§ **PROVIDED MATERIAL**:
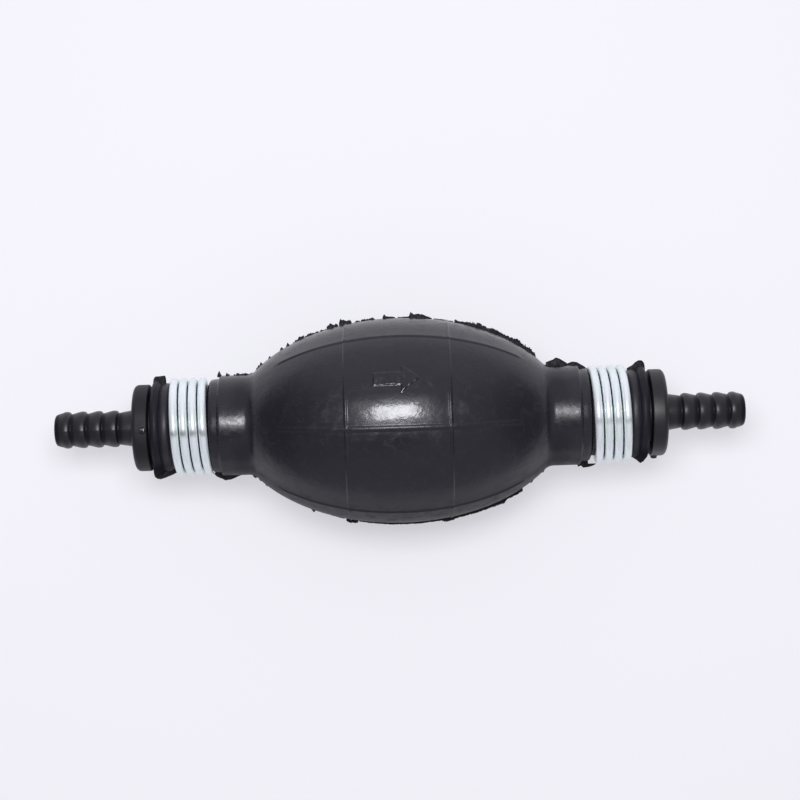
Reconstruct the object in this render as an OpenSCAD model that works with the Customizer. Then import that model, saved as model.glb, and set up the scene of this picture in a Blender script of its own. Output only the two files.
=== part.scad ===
// Siphon bulb pump for a hose line.
// The flow runs along +X. The origin is the middle of the bulb, on its axis, and the flow arrow is on
// the upper side. The moulding's parting plane is the XY plane. All sizes are in millimetres.

/* [Bulb] */
// Largest diameter of the belly
belly_d = 51.2; // [48:0.2:56]
// Length of the ellipse that the belly follows
belly_l = 84; // [80:0.5:88]
// Length of the rubber bulb from neck end to neck end
bulb_l = 122.8; // [118:0.2:130]
// Thickness of the rubber wall
wall = 3; // [2.4:0.1:3.6]
// Diameter of a neck beside the belly
neck_d = 25; // [24:0.2:27]
// Bore of a neck
neck_bore = 16; // [15.4:0.1:16.4]
// Radius of the hollow where the belly runs into a neck
neck_fillet = 3.5; // [2:0.1:5]
// Width of the bead at a neck's end
bead_w = 2.2; // [1.8:0.1:2.8]
// Diameter of the bead at a neck's end
bead_d = 23.5; // [22.6:0.1:25]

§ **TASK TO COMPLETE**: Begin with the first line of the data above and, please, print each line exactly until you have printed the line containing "are in millimetres."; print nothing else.

§ **COMPLETE OUTPUT**:
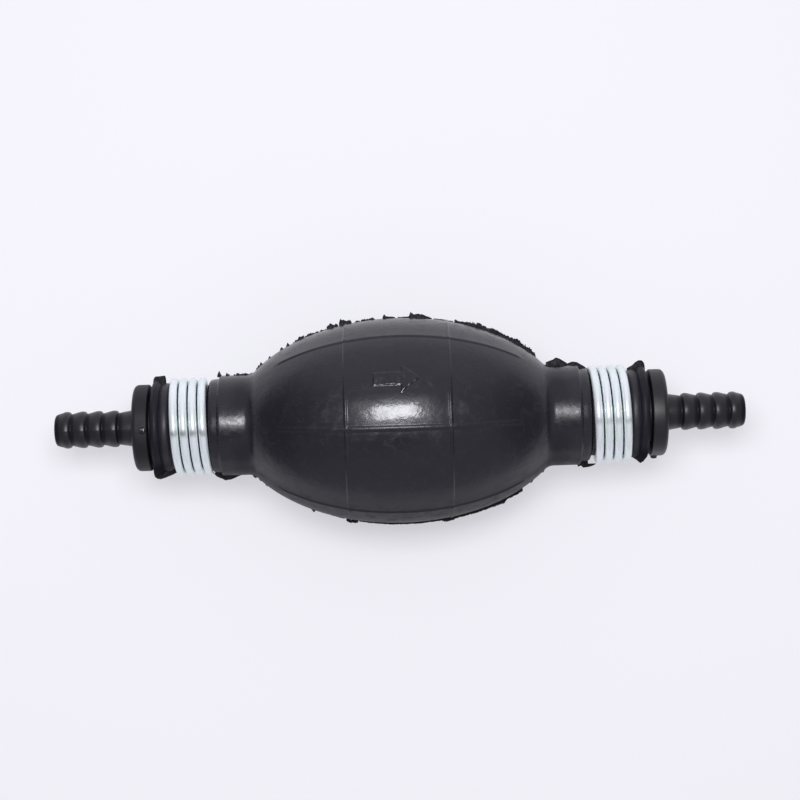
Reconstruct the object in this render as an OpenSCAD model that works with the Customizer. Then import that model, saved as model.glb, and set up the scene of this picture in a Blender script of its own. Output only the two files.
=== part.scad ===
// Siphon bulb pump for a hose line.
// The flow runs along +X. The origin is the middle of the bulb, on its axis, and the flow arrow is on
// the upper side. The moulding's parting plane is the XY plane. All sizes are in millimetres.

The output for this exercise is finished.